Xindy by itself doesn't recognize the IAST accented characters like vowels with a macron or consonants with under-dot.  I found that setting Xindy's language to "general" did a pretty good job of nearly all the characters, but not all.  I got words with ā-, ṛ- etc. at the beginning of the index, before "A."

Difficulties

The program for creating a new "alphabet" for Xindy is in Perl and is called make-rules.  I couldn't initially find it at all, because it isn't at the Sourceforge or GitHub repositories (or I couldn't find it).  Later, I found it at CTAN, and I wish I'd seen that earlier.

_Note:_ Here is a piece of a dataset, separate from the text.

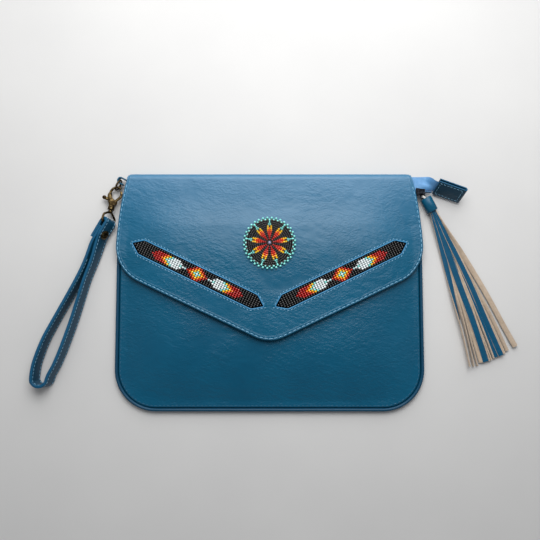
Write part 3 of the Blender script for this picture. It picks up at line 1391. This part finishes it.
lining = (LINING_CLOTH, LINING)
tape = (ZIP_TAPE, TAPE)
rows = body_rows(LINING_INSET, LINING_TOP, 0.006)
cloth("back_lining", "bag", rows, 0.05, lining_half_width, on_back, lining, "lining_back")
rows = body_rows(LINING_INSET, Y_MOUTH - 0.0063, 0.006)
width = lining_half_width
cloth("front_lining", "bag", rows, 0.04, width, under_front, lining, "lining_front")
rows = flap_rows(FLAP_LINING_INSET, LINING_TOP, 0.004)
width = flap_lining_half_width
cloth("flap_cloth", "flap", rows, 0.03, width, under_flap, lining, "flap_lining")
rows = spread(Y_MOUTH - 0.0060, Y_CHAIN - 0.0006, 0.0012)
cloth("front_tape", "bag", rows, 0.02, zip_half_width, tape_floor, tape, "zip_tape_front")
bm = slab([Y_CHAIN_BACK + 0.0004, LINING_TOP], spread(-1.0, 1.0, 0.05), zip_half_width, TAPE)
bmesh.ops.translate(bm, verts=bm.verts, vec=UP * BACK_TAPE_LEVEL)
piece("back_tape", "bag", bm, ZIP_TAPE, sharp=60, instead_of=["zip_tape_back"])

# %% Zip tail
TAIL_LEVEL = 0.0059
TAIL_START = half_side(Y_CHAIN) - 0.0102
TAIL_END = TAIL_START + 0.0290
TAIL_IN_TAB = 0.0112
SLIDER_END = half_side(Y_CHAIN) + 0.0052 + 0.0040
TAIL_WIDTH = 0.0118
TAIL_TWIST = radians(58)
TAIL_SLOPE = tan(radians(-20))
TAB_ALONG = Vector((1.0, TAIL_SLOPE, 0.0)).normalized()


def tail_share(x):
    return ease(clamp((x - SLIDER_END) / (TAIL_END - SLIDER_END)))


def tail_edge_level(x):
    """Height of the tape's edge beside the teeth; it sinks to let the tab rest on the table."""
    rest = 0.0025 * sin(TAIL_TWIST) + 0.0021 * cos(TAIL_TWIST) + GAP
    return TAIL_LEVEL + (rest - TAIL_LEVEL) * tail_share(x)


def tail_place(x, across_run, up_run=0.0):
    """A place on the tail: across the tape from the teeth, and above its face."""
    bend_x = min(x, TAIL_END)
    twist = TAIL_TWIST * tail_share(bend_x)
    near = Vector((bend_x, Y_CHAIN + 0.0014, tail_edge_level(bend_x)))
    across = Vector((0.0, cos(twist), sin(twist)))
    up = Vector((0.0, -sin(twist), cos(twist)))
    return near + across * across_run + up * up_run + Vector((x - bend_x, (x - bend_x) * TAIL_SLOPE, 0.0))


stations = spread(TAIL_START, TAIL_END, 0.0008) + spread(TAIL_END, TAIL_END + TAIL_IN_TAB, 0.0016)[1:]
bm = bmesh.new()
bmesh.ops.create_grid(bm, x_segments=len(stations) - 1, y_segments=12, size=1.0)
for vertex in bm.verts:
    x = stations[round((vertex.co.x + 1) / 2 * (len(stations) - 1))]
    share = (vertex.co.y + 1) / 2
    free = clamp((x - SLIDER_END + 0.006) / 0.006) * clamp((TAIL_END - x) / 0.006)
    camber = free * (0.0007 * sin(pi * share) + 0.00035 * sin(3.1 * pi * share + 260 * (x - TAIL_START)))
    vertex.co = tail_place(x, share * TAIL_WIDTH, camber)
tail_area = sum(face.calc_area() for face in bm.faces)
bmesh.ops.solidify(bm, geom=bm.faces[:], thickness=TAPE)
tail_tape = piece("tail_tape", "bag", bm, ZIP_TAPE, sharp=60, instead_of=["zip_tail_tape"])

# %% Teeth
bm = bmesh.new()
for size, y in (((0.00082, 0.00105, 0.0019), -0.00026), ((0.00050, 0.00075, 0.0011), 0.00042)):
    matrix = Matrix.Translation((0, y, 0)) @ Matrix.Diagonal((*size, 1.0))
    made = bmesh.ops.create_cube(bm, size=1.0, matrix=matrix)
    edges = list({edge for vertex in made["verts"] for edge in vertex.link_edges})
    bmesh.ops.bevel(bm, geom=edges, offset=0.00016, segments=1, profile=0.5, affect="EDGES", material=-1)
TOOTH = to_mesh("tooth", bm)
TOOTH_PITCH = 0.00145
ZIP_END = ZIP_HALF - 0.0005


def tooth_row(word, start, end, place_at, nose):
    """Teeth from start to end on the cord of their tape; nose is the way in y that they point."""
    placements = []
    for x in spread(start, end, TOOTH_PITCH):
        here = place_at(x)
        turn = frame_at(here, place_at(x + 0.0005) - here)
        placements.append((turn @ Matrix.Diagonal((nose, nose, 1.0, 1.0)), 0))
    bm = bmesh.new()
    tube(bm, [place_at(x) - Vector((0, 0.0006 * nose, 0)) for x in spread(start, end, 0.004)], 0.00042, 8)
    piece(f"{word}_teeth_cord", "bag", bm, ZIP_TAPE, sharp=60)
    repeated(f"{word}_teeth", "bag", TOOTH, placements, TEETH, instead_of=[f"zip_chain_{word}"])
    print(word, len(placements), "teeth")


def on_front(x):
    return Vector((x, Y_CHAIN, tape_floor(x, Y_CHAIN) + 0.0010))


def behind(x):
    return Vector((x, Y_CHAIN_BACK, BACK_TAPE_LEVEL + 0.0010))


def on_tail(x):
    return Vector((x, Y_CHAIN, tail_edge_level(x)))


tooth_row("front", -ZIP_END, TAIL_START - 0.0009, on_front, 1)
tooth_row("back", -ZIP_END, ZIP_END, behind, -1)
tooth_row("tail", TAIL_START + 0.0005, TAIL_END - 0.0036, on_tail, -1)

# %% End tab
# Suede side of the hide: tan, dull and napped
NAP = dict(relief=(2200.0, 3.0, 0.00025, 0.8), rough=0.7, Roughness=0.95, Sheen_Weight=0.4)
SUEDE = mottled("tan_suede", "#8F7B67", "#CDBBA6", 260.0, 6.0, **NAP, Sheen_Roughness=0.5)
# The tab's dark hide
TAB_HIDE = leather("ink_hide", "#052C3F", "#0D4056", creases=0.6)

TAB_LENGTH = 0.0250
TAB_WIDTH = 0.0168
TAB_BEND = 0.0015
TAB_TURNS = 12
# How far its stitches stay from the mouth, the bend and the sides, and how far they are from its middle
SEAM_IN, SEAM_OUT, SEAM_SIDE, SEAM_LEVEL = 0.0018, 0.0034, 0.0019, 0.00215
bend_at = TAB_LENGTH - 0.0021
tab_middle = tail_place(TAIL_END, TAIL_WIDTH / 2)
tab_across = Vector((0.0, cos(TAIL_TWIST), sin(TAIL_TWIST)))
tab_across = (tab_across - TAB_ALONG * tab_across.dot(TAB_ALONG)).normalized()
tab_normal = TAB_ALONG.cross(tab_across)
# Out on the upper side, round the bend and back below
stops = [(run, 0) for run in spread(0.0, bend_at, 0.0015)[:-1]]
stops += [(bend_at, step) for step in range(TAB_TURNS + 1)]
stops += [(run, TAB_TURNS) for run in spread(bend_at, 0.0, 0.0015)[1:]]
tab_places = []
for run, step in stops:
    turn = pi / 2 - pi * step / TAB_TURNS
    outward = TAB_ALONG * cos(turn) + tab_normal * sin(turn)
    tab_places.append((tab_middle + TAB_ALONG * run + outward * TAB_BEND, tab_across, outward))
bm = bmesh.new()
ribbon(bm, tab_places, rounded_section(TAB_WIDTH, 0.0012, 0.0004, 3), 0, 1, 2)
piece("end_tab", "bag", bm, TAB_HIDE, TAB_HIDE, EDGE_PAINT, sharp=60, instead_of=["zip_end_tab"])
for word, face in (("front", 1), ("back", -1)):
    far = TAB_LENGTH - SEAM_OUT
    corners = ((SEAM_IN, -1), (SEAM_IN, 1), (far, 1), (far, -1), (SEAM_IN, -1))
    seam = []
    for (a0, c0), (a1, c1) in zip(corners, corners[1:]):
        for step in range(8):
            share = step / 8
            wide = (c0 + (c1 - c0) * share) * (TAB_WIDTH / 2 - SEAM_SIDE)
            along = TAB_ALONG * (a0 + (a1 - a0) * share)
            seam.append(tab_middle + along + tab_across * wide + tab_normal * face * SEAM_LEVEL)
    stitches(f"tab_seam_{word}", "bag", seam + seam[:1], TAB_STITCH)
print("end tab folded over the tape")

# %% [markdown]
# ## Tassel
# A strip of hide was cut into a fringe, rolled up on itself and slipped into a leather cuff. Its strips
# fall flat on the table and fan out. Each is smooth and blue on one side and napped tan on the other, so
# the list below gives each strip's end, its width, how far it has rolled over at the cuff and at the end,
# and its level in the pile. The cross-section turns from the first angle to the second on its way down.

# %% Thong and cuff
CUFF_START = Vector((0.1371, 0.0818, 0.0050))
cuff_along = Vector((cos(radians(-63)), sin(radians(-63)), 0.0))
cuff_side = Vector((-cuff_along.y, cuff_along.x, 0.0))
lug = Vector((half_side(Y_CHAIN) + 0.0074, Y_CHAIN - 0.0066 * 0.36 - 0.0018, TAIL_LEVEL))
thong_end = CUFF_START + cuff_along * 0.0024
thong_away = Vector((thong_end.x - lug.x, thong_end.y - lug.y, 0.0))
distance = thong_away.length
thong_away.normalize()
thong_across = Vector((-thong_away.y, thong_away.x, 0.0))
drop = thong_end.z - TAIL_LEVEL
# From the cuff over the lug and back under it: distance from the lug, height there, and side of the middle
upper = [(distance, drop, 0.00055), (distance * 0.80, drop * 0.8, 0.0008), (distance * 0.56, 0.0, 0.0013)]
upper += [(0.0004, 0.0, 0.0013), (0.0, 0.0, 0.0009)]
lower = [(run, height, -side) for run, height, side in reversed(upper)]
thong_line = [lug + thong_away * run + UP * (height + side) for run, height, side in upper + lower]
thong_line = smooth_line(thong_line, 4)
thong_places = []
for index, point in enumerate(thong_line):
    thong_places.append((point, thong_across, heading(thong_line, index).cross(thong_across)))
bm = bmesh.new()
ribbon(bm, thong_places, rounded_section(0.0020, 0.0008, 0.00025))
# Undyed thong, almost white
THONG_HIDE = leather("undyed_thong", "#A9A6A2", "#D2D0CC", creases=0.3, gloss=0.7)
piece("undyed_pull", "tassel", bm, THONG_HIDE, sharp=60, instead_of=["pull_thong"])

bm = bmesh.new()
wall = mm((3.6, 0), (4, -0.05), (4.4, 0.1), (4.7, 0.5), (4.7, 12.5), (4.4, 12.9), (4, 13.05))
spun(bm, wall + mm((3.6, 13), (3.6, 0)), 56)
# The leather's end lies over its start
OVERLAP = radians(95)
for vertex in bm.verts:
    turn = (atan2(vertex.co.y, vertex.co.x) + radians(250)) % (2 * pi)
    if hypot(vertex.co.x, vertex.co.y) > 0.0038 and turn < OVERLAP:
        lift = 1 + 0.075 * clamp(turn / radians(80)) * clamp((OVERLAP - turn) / radians(4))
        vertex.co.x *= lift
        vertex.co.y *= lift
bmesh.ops.transform(bm, matrix=axes(cuff_side, UP, cuff_along, CUFF_START), verts=bm.verts)
piece("cuff", "tassel", bm, BODY_HIDE, sharp=50, instead_of=["tassel_cuff"])
print("thong", in_mm(length_of(thong_line)), "mm and cuff")

# %% Fringe
FRINGE = (
    (172.4, -64.8, 4.8, 0, 80, 2.4),
    (176.0, -64.6, 3.4, 180, 100, 0.5),
    (179.4, -64.2, 2.8, 180, 100, 0.3),
    (182.4, -61.4, 3.2, 180, 172, 0.9),
    (186.6, -60.6, 5.8, 0, 4, 3.0),
    (190.0, -59.9, 2.6, 180, 96, 0.6),
    (191.4, -59.0, 2.6, 175, 92, 0.0),
    (193.4, -57.8, 2.8, 170, 98, 1.5),
    (196.2, -56.6, 4.6, 0, 8, 2.0),
    (199.8, -55.2, 5.0, 12, -4, 2.7),
    (202.8, -53.8, 3.2, 180, 172, 1.0),
    (205.8, -51.2, 3.0, 150, 160, 0.2),
    (212.6, -47.6, 4.6, 110, 180, 1.8),
)
FRINGE_LEATHER = 0.0011
FRINGE_STEPS = 36
# A strip starts to turn at this share of its length, the last one sooner, and turns over half of it
TURN_START, LAST_TURN_START, TURN_RUN = 0.34, 0.04, 0.50
# Blue grain side of the fringe
FRINGE_HIDE = leather("teal_hide_fringe", "#003F5C", "#015579", creases=0.5, gloss=0.40)
fringe_root = CUFF_START + cuff_along * 0.0120
bm = bmesh.new()
tube(bm, [CUFF_START + cuff_along * run for run in (0.0037, 0.0100, 0.0122)], [0.0033, 0.0033, 0.0030], 18)
for face in bm.faces:
    face.material_index = 1
for index, (x, y, width, first_roll, last_roll, level) in enumerate(FRINGE):
    share = index / (len(FRINGE) - 1) * 2 - 1
    first = fringe_root + cuff_side * share * 0.0017 + UP * ((level - 1.5) * 0.0011)
    last = Vector((x / 1000, y / 1000, GAP))
    run = Vector((last.x - first.x, last.y - first.y, 0.0))
    sideways = Vector((-run.y, run.x, 0.0)).normalized()
    starts = LAST_TURN_START if index == len(FRINGE) - 1 else TURN_START
    points = []
    rolls = []
    for step in range(FRINGE_STEPS + 1):
        t = step / FRINGE_STEPS
        turned = ease(clamp((t - starts) / TURN_RUN))
        rolls.append(radians(first_roll + (last_roll - first_roll) * turned))
        flat, upright = abs(cos(rolls[-1])), abs(sin(rolls[-1]))
        rest = GAP + flat * (FRINGE_LEATHER / 2 + level * 0.0004) + upright * width / 2000
        point = first.lerp(last, t)
        point += sideways * (0.0018 + 0.0005 * sin(7.0 * t + index * 1.9)) * 4 * t * (1 - t)
        settled = max(0.0, 1 - t / TURN_RUN) ** 2
        point.z = rest + (first.z - rest) * settled + 0.0006 * clamp(t - 0.9) * 10 * (index % 3 == 0)
        points.append(point)
    places = []
    for step, point in enumerate(points):
        along = heading(points, step)
        flat_side = Vector((along.y, -along.x, 0.0)).normalized()
        up = flat_side.cross(along)
        across = flat_side * cos(rolls[step]) + up * sin(rolls[step])
        normal = up * cos(rolls[step]) - flat_side * sin(rolls[step])
        places.append((point, across * (0.5 + 0.5 * clamp(step / 10)), normal))
    ribbon(bm, places, rounded_section(width / 1000, FRINGE_LEATHER, 0.0003, 1), 0, 1, 2)
piece("fringe", "tassel", bm, FRINGE_HIDE, SUEDE, SUEDE, sharp=55, instead_of=["tassel_fringe"])
print("fringe of", len(FRINGE), "strips")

Finally, I could not get make-rules to work.  The documentation and tutorials simply didn't provide me with enough accurate information to start, as a beginner, and get a workable result from make-rules.

Solution (aka kludge)

I therefore made up a very simple Xindy style file, IAST.xdy, with the following content:
(merge-rule "ā" "a")    (merge-rule "Ā" "a")    (merge-rule "ḍ" "d")    (merge-rule "Ḍ" "d")    (merge-rule "ḥ" "h")    (merge-rule "Ḥ" "h")    (merge-rule "ī" "i")    (merge-rule "Ī" "i")    (merge-rule "ḹ" "l")  (merge-rule "ḷ" "l")    (merge-rule "Ḹ" "l")  (merge-rule "Ḷ" "l")    (merge-rule "ṃ" "m")            (merge-rule "Ṃ" "m")            (merge-rule "ṅ" "n")    (merge-rule "Ṅ" "n")    (merge-rule "ṇ" "n")    (merge-rule "Ṇ" "n")    (merge-rule "ṝ" "r")     (merge-rule "ṛ" "r")    (merge-rule "Ṝ" "r")     (merge-rule "Ṛ" "r")    (merge-rule "ṣ" "s")    (merge-rule "Ṣ" "s")    (merge-rule "ś" "s")    (merge-rule "Ś" "s")    (merge-rule "ṭ" "t")    (merge-rule "Ṭ" "t")    (merge-rule "ū" "u")   (merge-rule "Ū" "u")
Then, 
  • I place IAST.xdy in my local TeX tree, namely as  ../localtexmf/xindy/modules/IAST.xdy 
  • I run "sudo mktexlsr" to rebuild the TeXlive indexes so that Xindy can find IAST.xdy
  • I then run Xindy from the Linux command line with the following syntax:

    texindy -I xelatex -M iast.xyd -L general -o foobar.ind foobar.idx
This last point is a Knuthian white lie (TeXbook, vii).  I currently use TeXStudio for actual writing, so the above "command line" is entered into TeXStudio's "options/configure/commands" menu and invoked with a convenient function-key shortcut. 

Explanation

  • texindy is just xindy with some tweaks for use with LaTeX
  • -I means the input file use "xelatex" encoding, i.e., UTF8
  • -M means please use this style file
  • -L means please use the pseudo-language "general" which does the right thing with most UTF8-encoded Roman / European text.
  • "foobar" is replaced by your TeX filename; in TeXStudio's syntax it's "%", which stands for whatever file you're currently working on, 



I'm now getting results that look like this, which is what I was after:



I'm sure that all this could be done more elegantly and completely.  In the longer run, I hope a successor to IAST.xdy might take its place alongside all the other languages formally supported by Xindy.
While working on this, I sent cries for help to the Xindy discussion list.  Zdenek Wagner replied, and shared with me work he has done towards indexing Hindi and Marathi in Devanagari script.